Sporadic drilling projects around the basin date back to between World War I and II. But most exploration back then focused on shallow zones that hold less commercial potential, rather than the deep shale and sandstone layers where oil and gas are more likely trapped at some 20,000 feet down, or about four miles deep, said Ron Broadhead, petroleum geologist emeritus with the New Mexico Bureau of Geology and Mineral Resources at New Mexico Tech in Socorro.

In the 1970s and early 1980s, Shell Oil Co. drilled much deeper to explore for commercial potential, providing a lot more geologic information that encouraged some further exploration by other companies in the 1990s and early 2000s. But none led to commercial production, likely because of the increased costs and risk for deep drilling in a new basin at a time of low prices and lack of modern hydraulic fracturing and horizontal drilling technologies that could penetrate into mineral rich zones.

“Nobody ever really found enough to warrant commercial development, although with today’s modern technologies, it’s possible,” Broadhead told the Journal.

Yates now believes those modern techniques could crack open productive areas in Valencia County. “There’s very strong evidence of hydrocarbons in the Valencia County area,” Yates said. “In my view, it’s a prospective area, but with a lot of risk.”

Jalapeño Corp. would likely drill in three different prospective zones to test for potential.

“We’d hope for at least one well to hit,” Yates said. “We want to move on with it, but it will still take some additional geologic assessment first.”

Yates declined to reveal specific target zones. But if exploratory drilling, and eventually commercial operations, do take place, it would likely be located near interstate pipelines that already run through Valencia County south of Belen. That’s because the state’s new methane rules require gas development to occur near the infrastructure needed to capture and transport it to avoid venting and flaring.

“I won’t say specifically where,” Yates said. “But it’s a good bet that our first well or wells would be close to a pipeline, and Valencia County is blessed with two interstate pipelines that go through it.”

Overlay zone

Yates said he approached Valencia County officials over the past year regarding subsurface mineral exploration, because current zoning and regulation makes drilling very difficult in most places, if not impossible.

“I asked for a map of mineral resource districts, and when they finally produced one, it was inaccurate and showed virtually no place where you can drill,” Yates said. “I suggested to a county commissioner there and a lawyer that we ought to be able to explore down there. … They had created an overlay zone for solar development and it seemed to me an overlay zone might be created for mineral exploration as well.”
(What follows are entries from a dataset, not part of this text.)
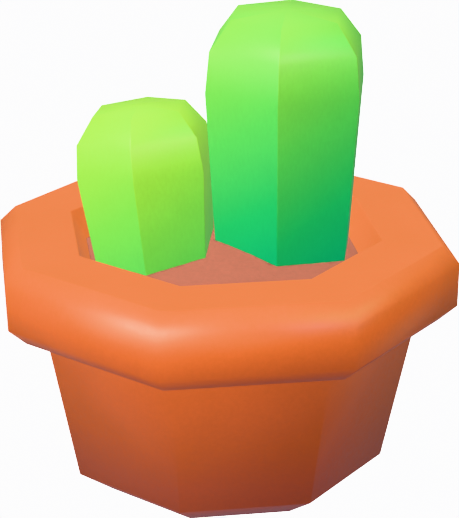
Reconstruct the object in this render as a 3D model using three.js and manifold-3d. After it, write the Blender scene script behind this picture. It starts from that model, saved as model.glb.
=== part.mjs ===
// Two ribbed column cacti growing in an eight-sided clay pot.
// Millimetres, +Z up. The origin is the middle of the pot's foot, on the surface it stands on.
// The front flat of the pot faces -Y.
import * as THREE from "three";
import { mergeVertices } from "three/addons/utils/BufferGeometryUtils.js";
import Module from "manifold-3d";

const wasm = await Module();
wasm.setup();

// ---- driving dimensions -----------------------------------------------------------------

const GAP = 0.3; // clearance left between two pieces that touch

// The pot: widths are across its flats, heights are above the foot.
const POT = {
  sides: 8,
  footWidth: 65.7,
  heelWidth: 84.3,
  heelHeight: 7.4,
  neckWidth: 99.8,
  rimWidth: 120,
  rimUnderWidth: 110.6,
  rimUnderHeight: 50,
  rimLowHeight: 54.8,
  rimHighHeight: 67,
  rimTopWidth: 111.3,
  height: 71.7,
  lipWidth: 80.9,
  floorWidth: 66,
  floorHeight: 9,
  drainRadius: 5,
  drainSides: 32,
};

// The soil: a low mound that meets the pot's inner wall below the lip.
const SOIL = {
  edgeWidth: 73,
  edgeHeight: 64,
  peakHeight: 70,
};

// Each stem is a six-sided column that widens upward, turns in at the shoulder and ends in a
// small crown. Heights run along the stem from the point at, radii go to its corners, and taper
// is how much the radius shrinks for each millimetre below the widest ring. Under the soil, from
// the collar down, the stem narrows by heel to its root.
const STEM_SIDES = 6;
const TALL = {
  at: [16.9, 1, 65],
  leanAcross: 0,
  leanBack: 0,
  turn: -15,
  taper: 0.07,
  widest: { height: 45.8, radius: 23.4 },
  shoulder: { height: 57, radius: 22.25 },
  crown: { height: 64.9, radius: 15.95 },
  crownRise: 1.2,
  collar: -0.5,
  heel: 3,
  rootDepth: 15,
};
const SHORT = {
  at: [-18.7, -0.8, 65],
  leanAcross: -5,
  leanBack: 5,
  turn: -15,
  taper: 0.1,
  widest: { height: 24.7, radius: 19.65 },
  shoulder: { height: 33.6, radius: 18.65 },
  crown: { height: 40.5, radius: 13.3 },
  crownRise: 1,
  collar: -3,
  heel: 3,
  rootDepth: 15,
};

const COLOURS = {
  clay: { color: 0xe8763c, roughness: 0.55, metalness: 0 },
  soil: { color: 0xcb7d63, roughness: 0.9, metalness: 0 },
  tallSkin: { color: 0x4fd268, roughness: 0.5, metalness: 0 },
  shortSkin: { color: 0x98e84f, roughness: 0.5, metalness: 0 },
};

// ---- shape helpers ----------------------------------------------------------------------

// A corner's distance from the axis, for a regular polygon of a given width across its flats.
const cornerRadius = (width, sides) => width / 2 / Math.cos(Math.PI / sides);

// Turns a profile of [radius, height] pairs round the Z axis in flat-sided steps.
function turned(profile, sides, startAngle) {
  const points = profile.map(([radius, height]) => new THREE.Vector2(radius, height));
  const geometry = new THREE.LatheGeometry(points, sides, startAngle);
  return geometry.rotateX(Math.PI / 2);
}

// A closed geometry as a solid that can be cut.
function solidOf(geometry) {
  const bare = geometry.clone();
  bare.deleteAttribute("normal");
  bare.deleteAttribute("uv");
  const merged = mergeVertices(bare, 1e-4);
  return new wasm.Manifold(
    new wasm.Mesh({
      numProp: 3,
      vertProperties: merged.attributes.position.array,
      triVerts: new Uint32Array(merged.index.array),
    }),
  );
}

// A cut solid back as a geometry with flat faces.
function geometryOf(solid) {
  const mesh = solid.getMesh();
  const positions = new Float32Array(mesh.numVert * 3);
  for (let i = 0; i < mesh.numVert; i++) {
    const start = i * mesh.numProp;
    positions.set(mesh.vertProperties.subarray(start, start + 3), i * 3);
  }
  const geometry = new THREE.BufferGeometry();
  geometry.setAttribute("position", new THREE.BufferAttribute(positions, 3));
  geometry.setIndex(new THREE.BufferAttribute(mesh.triVerts, 1));
  const faceted = geometry.toNonIndexed();
  faceted.computeVertexNormals();
  return faceted;
}

function piece(name, geometry, finish) {
  const material = new THREE.MeshStandardMaterial({ ...finish, flatShading: true });
  const mesh = new THREE.Mesh(geometry, material);
  mesh.name = name;
  return mesh;
}

// ---- the pot ----------------------------------------------------------------------------

// Half a side's angle: turned by this much, the pot shows a flat to the front.
const HALF_SIDE = Math.PI / POT.sides;

function potGeometry() {
  const ring = (width, height) => [cornerRadius(width, POT.sides), height];
  const hollow = [
    [0, POT.floorHeight],
    ring(POT.floorWidth, POT.floorHeight),
    ring(SOIL.edgeWidth, SOIL.edgeHeight),
    ring(POT.lipWidth, POT.height),
  ];
  const outside = [
    ring(POT.rimTopWidth, POT.height),
    ring(POT.rimWidth, POT.rimHighHeight),
    ring(POT.rimWidth, POT.rimLowHeight),
    ring(POT.rimUnderWidth, POT.rimUnderHeight),
    ring(POT.neckWidth, POT.rimUnderHeight),
    ring(POT.heelWidth, POT.heelHeight),
    ring(POT.footWidth, 0),
    [0, 0],
  ];
  const profile = [...hollow, ...outside].reverse();
  const shell = solidOf(turned(profile, POT.sides, HALF_SIDE));

  // The drainage hole, straight through the floor.
  const length = 3 * POT.floorHeight;
  const drill = new THREE.CylinderGeometry(
    POT.drainRadius,
    POT.drainRadius,
    length,
    POT.drainSides,
  );
  drill.rotateX(Math.PI / 2);
  return geometryOf(shell.subtract(solidOf(drill)));
}

// ---- the stems --------------------------------------------------------------------------

// A stem along +Z from its own origin. With clearance it is the pocket that the stem stands in.
function stemGeometry(stem, clearance = 0) {
  const radiusAt = (height) => stem.widest.radius - stem.taper * (stem.widest.height - height);
  const grow = cornerRadius(2 * clearance, STEM_SIDES);
  const rootTop = stem.collar - stem.heel;
  const rootEnd = -stem.rootDepth - clearance;
  const rootRadius = radiusAt(rootTop) - stem.heel;
  const profile = [
    [0, rootEnd],
    [rootRadius - stem.heel + grow, rootEnd],
    [rootRadius + grow, rootTop - stem.heel],
    [rootRadius + grow, rootTop],
    [radiusAt(stem.collar) + grow, stem.collar],
    [stem.widest.radius + grow, stem.widest.height],
    [stem.shoulder.radius + grow, stem.shoulder.height],
    [stem.crown.radius + grow, stem.crown.height],
    [0, stem.crown.height + stem.crownRise],
  ];
  return turned(profile, STEM_SIDES, 0);
}

// Stands an object on the stem's point, leaning and turned as the stem grows.
function plant(object, stem) {
  const across = Math.tan(THREE.MathUtils.degToRad(stem.leanAcross));
  const back = Math.tan(THREE.MathUtils.degToRad(stem.leanBack));
  const up = new THREE.Vector3(0, 0, 1);
  const growth = new THREE.Vector3(across, back, 1).normalize();
  const turn = new THREE.Quaternion().setFromAxisAngle(up, THREE.MathUtils.degToRad(stem.turn));
  object.position.set(...stem.at);
  object.quaternion.setFromUnitVectors(up, growth).multiply(turn);
  object.updateMatrix();
  return object;
}

function stemPiece(name, stem, finish) {
  return plant(piece(name, stemGeometry(stem), finish), stem);
}

// The pocket in the soil for a stem, in the pot's frame.
function pocket(stem) {
  const { matrix } = plant(new THREE.Object3D(), stem);
  return solidOf(stemGeometry(stem, GAP).applyMatrix4(matrix));
}

// ---- the soil ---------------------------------------------------------------------------

function soilGeometry() {
  const ring = (width, height) => [cornerRadius(width - 2 * GAP, POT.sides), height];
  const profile = [
    [0, POT.floorHeight + GAP],
    ring(POT.floorWidth, POT.floorHeight + GAP),
    ring(SOIL.edgeWidth, SOIL.edgeHeight),
    [0, SOIL.peakHeight],
  ];
  const mound = solidOf(turned(profile, POT.sides, HALF_SIDE));
  return geometryOf(mound.subtract(pocket(TALL)).subtract(pocket(SHORT)));
}

// ---- the potted plants ------------------------------------------------------------------

const pottedCacti = new THREE.Group();
pottedCacti.add(
  piece("pot", potGeometry(), COLOURS.clay),
  piece("soil", soilGeometry(), COLOURS.soil),
  stemPiece("tall_cactus", TALL, COLOURS.tallSkin),
  stemPiece("short_cactus", SHORT, COLOURS.shortSkin),
);

export default pottedCacti;
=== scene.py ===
"""Two six-sided column cacti in an eight-sided clay pot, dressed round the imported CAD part.

The part's lengths and the camera's place are in millimetres, as in the CAD part, and become
metres where they are used. The floor and the lamps are in metres. Angles are in degrees.
"""

import math
from collections import namedtuple

import bpy
import numpy as np
from mathutils import Matrix, Vector, noise


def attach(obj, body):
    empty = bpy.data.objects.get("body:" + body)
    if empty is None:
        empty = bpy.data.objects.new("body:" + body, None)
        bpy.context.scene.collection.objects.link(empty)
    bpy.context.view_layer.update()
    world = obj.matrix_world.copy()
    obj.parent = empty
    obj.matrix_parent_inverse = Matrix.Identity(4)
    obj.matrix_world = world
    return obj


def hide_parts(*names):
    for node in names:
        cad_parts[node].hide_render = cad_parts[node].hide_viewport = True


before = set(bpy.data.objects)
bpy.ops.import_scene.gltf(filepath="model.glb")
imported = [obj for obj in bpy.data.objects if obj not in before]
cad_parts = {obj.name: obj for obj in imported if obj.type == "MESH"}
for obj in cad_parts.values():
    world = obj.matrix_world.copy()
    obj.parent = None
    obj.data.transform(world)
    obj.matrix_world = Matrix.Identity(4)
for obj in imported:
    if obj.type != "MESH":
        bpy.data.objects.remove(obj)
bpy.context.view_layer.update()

MM = 0.001
FRONT = -90  # the direction of -Y, turned from +X

# ---- dimensions, as in the CAD part -------------------------------------------------------

POT_SIDES = 8
FOOT = (32.85, 0)  # each pair is the distance from the axis to a flat, and the height
HEEL = (42.15, 7.4)
NECK = (49.9, 50)
RIM_UNDER = (55.3, 50)
RIM_LOW = (60, 54.8)
RIM_HIGH = (60, 67)
RIM_TOP = (55.65, 71.7)
LIP = (40.45, 71.7)
SOIL_LINE = (36.5, 64)
FLOOR = (33, 9)
DRAIN_RADIUS = 5
SOIL_PEAK = 70

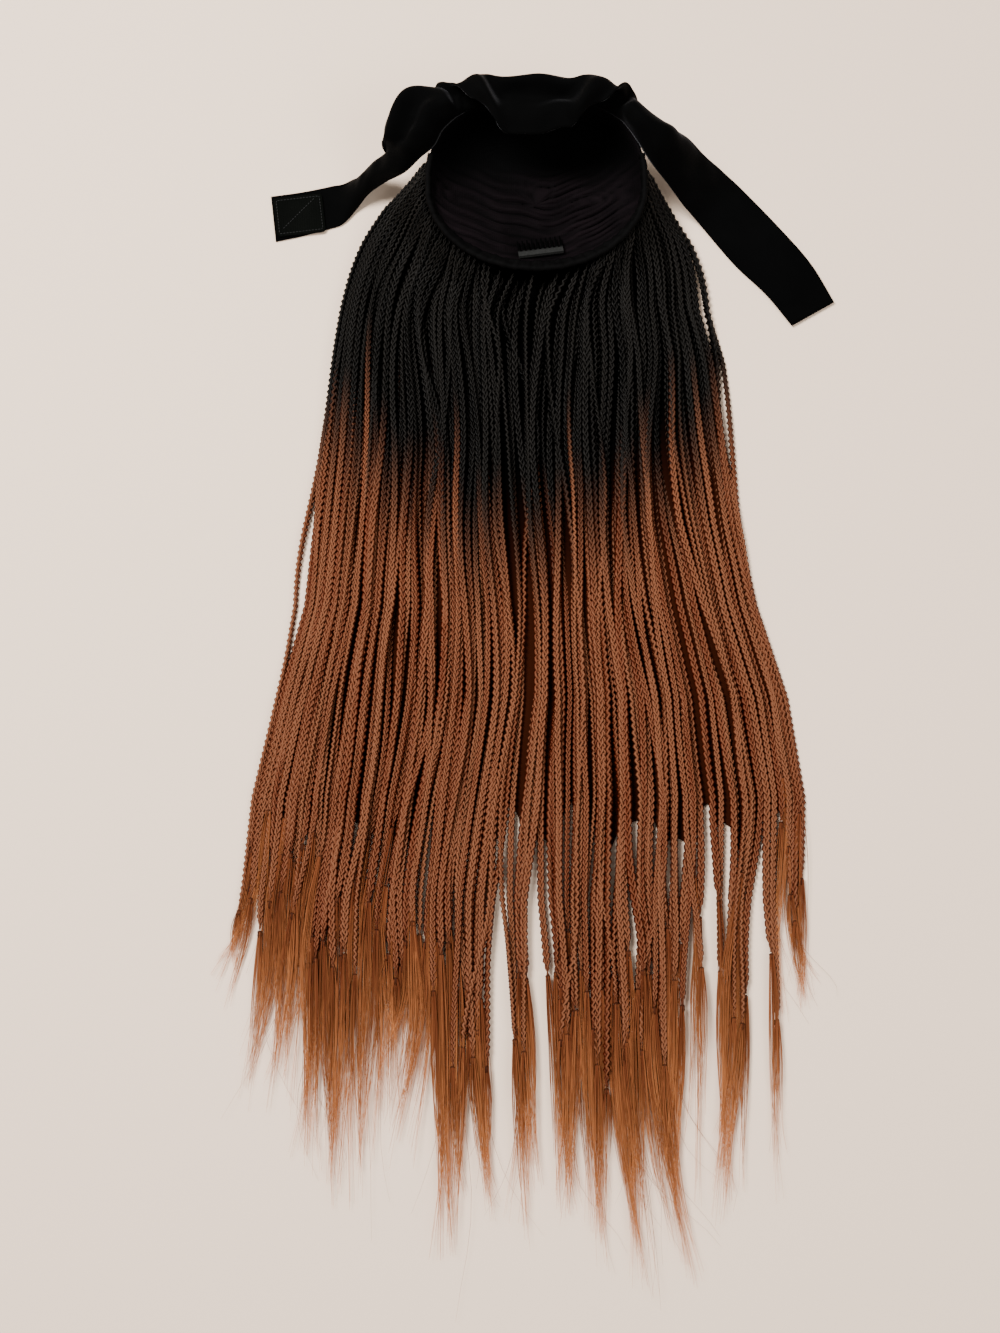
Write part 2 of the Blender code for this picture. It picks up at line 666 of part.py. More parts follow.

The County Commission did approve a new “natural resource overlay zone” on May 3 that would potentially allow for exploratory oil and gas drilling, which commissioners will be discussing again at today’s biweekly meeting.

“The overlay zone doesn’t actually authorize drilling any place, but it offers the opportunity to apply for county approval,” Yates said. “I assure you, if we do apply, it won’t be near homes, but it will likely be near the pipelines.”

Commissioner Joseph Bizzell, who sponsored the overlay ordinance, said county attorneys drafted the ordinance, and he has no direct relationship with Yates. However, Jalapeño Corp. donated $1,500 to Bizzell’s 2020 election, representing the bulk of money Bizzell raised in that campaign, according to records from the New Mexico Secretary of State’s Office.

Yates attended the May 3 commission meeting and spoke in favor of the overlay ordinance. He also gave feedback on it before the commission meeting, suggesting modifications to the initial draft proposal, Yates told the Journal.